• Ross Edwards
  • Symphony No. 5
    (The Promised Land)

  • Wise Music G. Schirmer Australia Pty Ltd (World)
  • childrch; 3(II:pic.III:afl).2+ca.0(III:bcl)+3bb-cl.2+cbn/4.0+3bb-tpt.2+btbn.0+btuba/timp.3perc/pf.hp/str(8.7.6.5.4)
  • childrch
  • 38 min

Programme Note

I. Healing
II. The Dance of Life and Death
III. Crossing
IV. The Promised Land

It seems to me that in a divided society, music must inevitably play its part in the public discourse on such matters as fairness, tolerance, national identity, the way we view our history, and the mysteries of the unseen world. My fifth symphony, like the others, reflects my experience of looking at today’s world from an Australian perspective and is in part an instinctual response to the political and spiritual climate of the times.

There are four interconnected movements, some of whose titles make obvious reference to present-day Australia using symbols which, although universal, are loosely modelled on Tibetan Buddhist visualisations. Within this framework my own essential language is always present: deep drones from the earth and the air full of birdsong. There are references to musical cultures of East Asia, pre-Renaissance Europe (plainchant) and other works of mine, all of which interplay with fresh material appropriate to the context.
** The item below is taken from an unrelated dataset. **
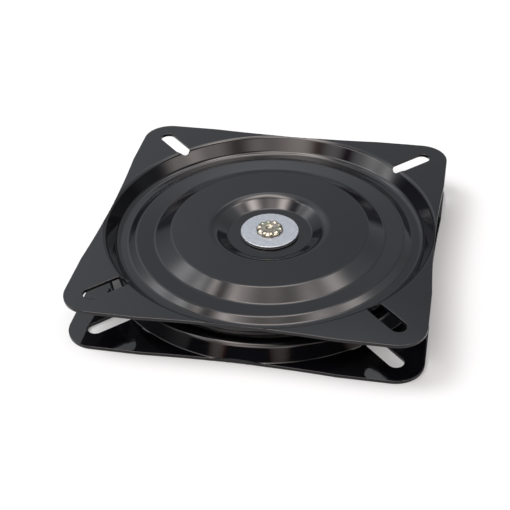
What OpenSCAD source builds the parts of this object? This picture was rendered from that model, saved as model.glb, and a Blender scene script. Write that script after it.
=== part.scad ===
// Seat swivel plate: two like pressed steel plates set back to back, a caged ball race
// between them and a staked rivet through the middle. The upper plate turns on the balls.
// The origin is at the middle of the lower plate's mounting face, with +Z up.

/* [Plates] */
// Length of each side
plate_side = 178; // [160:1:210]
// Radius of the corners
corner_r = 15; // [6:1:22]
// How far the press has drawn in the middle of each side
side_pull = 1.7; // [0.5:0.1:3]
// Length of the stretch of each side that is drawn in
side_pull_length = 96; // [50:1:120]
// Thickness of the sheet
sheet_t = 1.8; // [1.2:0.1:2.6]

/* [Bolt slots] */
// Width of the slots, which take M8 bolts
slot_w = 8.3; // [5:0.1:10]
// Distance from the sides of the plate to a bolt at the outer end of its slot
bolt_edge = 14; // [12:0.5:18]
// How far the inner end of each slot reaches inside the shoulder
slot_inset = 1.35; // [-2:0.05:2]

/* [Pressed rings] */
// Distance from the sides of the plate to the shoulder, where the sheet turns down
shoulder_edge = 2; // [1:0.5:7]
// Slope of the wall under the shoulder, in degrees
wall_angle = 56; // [45:1:68]
// Depth of the outer valley below the lands
valley_depth = 8.5; // [7.5:0.1:9.5]
// Width of the outer valley's floor
valley_w = 5.6; // [4:0.1:7]
// Slope of the outer faces of the bead and of the dome, in degrees
flank_angle = 25; // [20:1:32]
// Height of the bead above the outer valley
bead_h = 2; // [1.5:0.1:3]
// Width of the bead's inner slope
bead_w = 9.9; // [8:0.1:12]
// Fall of the bead's inner slope
bead_fall = 1; // [0.6:0.1:1.6]
// Depth of the flat of the dome below the lands
dome_depth = 3.3; // [2:0.1:5]
// Diameter of the centre recess at its rim
recess_d = 60; // [56:1:80]
// Diameter of the floor of the centre recess
recess_floor_d = 45; // [42:1:50]
// Depth of the floor of the centre recess below the lands
recess_depth = 8; // [6.5:0.1:9]
// Inside radius of the tight bends, at the shoulder, the bead and the dome's rim
tight_bend_r = 1; // [0.6:0.1:1.5]
// Inside radius of the soft bend at the foot of the wall
foot_bend_r = 4; // [1:0.1:4.5]
// Inside radius of the bends on both sides of the bead, in the valleys
valley_bend_r = 3; // [1:0.1:3.5]
// Inside radius of the soft bend at the rim of the recess
recess_rim_bend_r = 8; // [1.5:0.1:9]
// Inside radius of the bend at the floor of the recess
recess_bend_r = 2; // [1:0.1:4]

/* [Ball race] */
// Diameter of a ball, 9/32 inch
ball_d = 7.14; // [6.35:0.01:8.8]
// Number of balls
ball_count = 24; // [12:1:30]
// Gap between a ball and each face of its groove
ball_play = 0.05; // [0.02:0.01:0.1]
// Width of the cage
cage_w = 10.5; // [9.8:0.1:11]
// Gap between the cage and the outer valley of each plate
cage_clear = 0.65; // [0.4:0.05:0.8]
// Gap between a ball and the side of its pocket
pocket_play = 0.15; // [0.1:0.05:0.3]

/* [Centre stack] */
// Diameter of the rivet's shank
rivet_d = 10; // [8:0.5:12]
// Gap between the rivet's shank and the bore of each plate
bore_clear = 0.08; // [0.03:0.01:0.1]
// Gap between the rivet's shank and the holes of the washers and the bush
washer_clear = 0.15; // [0.05:0.05:0.4]
// Gap between the upper plate and the bush below it or the friction washer above it
run_clear = 0.05; // [0.02:0.01:0.1]
// Outer diameter of the bush between the plates
bush_d = 24; // [18:1:34]
// Outer diameter of the friction washer
friction_washer_d = 31.6; // [26:0.2:38]
// Thickness of the friction washer
friction_washer_t = 0.6; // [0.4:0.1:1.2]
// Outer diameter of the steel washers
washer_d = 31; // [22:0.5:38]
// Thickness of the steel washers
washer_t = 1.2; // [0.8:0.1:2]
// Width of the broken edge of the steel washers
washer_edge = 0.2; // [0.1:0.05:0.35]
// Diameter of the rivet's staked upper head
stake_d = 14.4; // [13:0.2:17]
// Height of the flange under the stake marks
stake_flange_h = 1; // [0.6:0.1:1.4]
// Height of the staked head
stake_h = 2.3; // [1.8:0.1:3]
// Number of lobes that the staking tool leaves
stake_count = 10; // [8:1:12]
// Radius of each lobe
stake_lobe_r = 1.7; // [1.2:0.1:2]
// Diameter of the dimple in the staked head
dimple_d = 5; // [3:0.5:6]
// Depth of the dimple in the staked head
dimple_depth = 1.5; // [0.5:0.1:2]
// Diameter of the rivet's lower head
rivet_head_d = 16; // [14:0.5:19]
// Height of the rivet's lower head
rivet_head_h = 2.4; // [1.6:0.1:3]
// Width of the bevel on the rim of the lower head
rivet_head_bevel = 1; // [0.4:0.1:1.4]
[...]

1. Healing.  Calm, loving, yet sorrowful.  Two Buddhist visualisations produce a light shower of sunlit rain and a stream flowing through an acacia forest. They generate an unexpected welling up of fervour.

2. The Dance of Life and Death. A wild female deity festooned with human skulls dances naked on a corpse. She wields a scimitar with which to hack away all conceptual ideas. Unfettered instinct is at play here – the unpredictable life force represented by such universal images as the dancing Hindu goddess Kali and the frenzied Dionysian Maenads of Greek mythology – symbols of both the fecundity and destructive power of Mother Nature. Pounding drum rhythms invite us to break free and energize ourselves in the ecstatic world of the senses.

3. Crossing. A calm voyage across a lagoon: a waking dream that is no doubt deeply symbolic. The destination, heralded by exultant birdsong, can only be the Promised Land.

4. The Promised Land. A vision of wholeness and creative fulfilment, yet inevitably raising such contentious spiritual and political issues as land ownership and dispossession. Pointing towards a future of genuine reconciliation, fresh young voices sing David Malouf’s luminous, subtle words: the fragile, mysterious vision of a virginal land waiting to fulfil its promise as a mature society unified by commonality while embracing diversity.

Symphony No. 5 – The Promised Land was commissioned for the Sydney Symphony and the Sydney Children’s Choir by Symphony Australia and the Australia Council with generous assistance from Renata and Andrew Kaldor, to whom the work is jointly dedicated. The world premiere was given in the Sydney Opera House on 18 October 2006 by the Sydney Symphony Orchestra and the Sydney Children’s Choir (director Lyn Williams). The performance was conducted by David Porcelijn.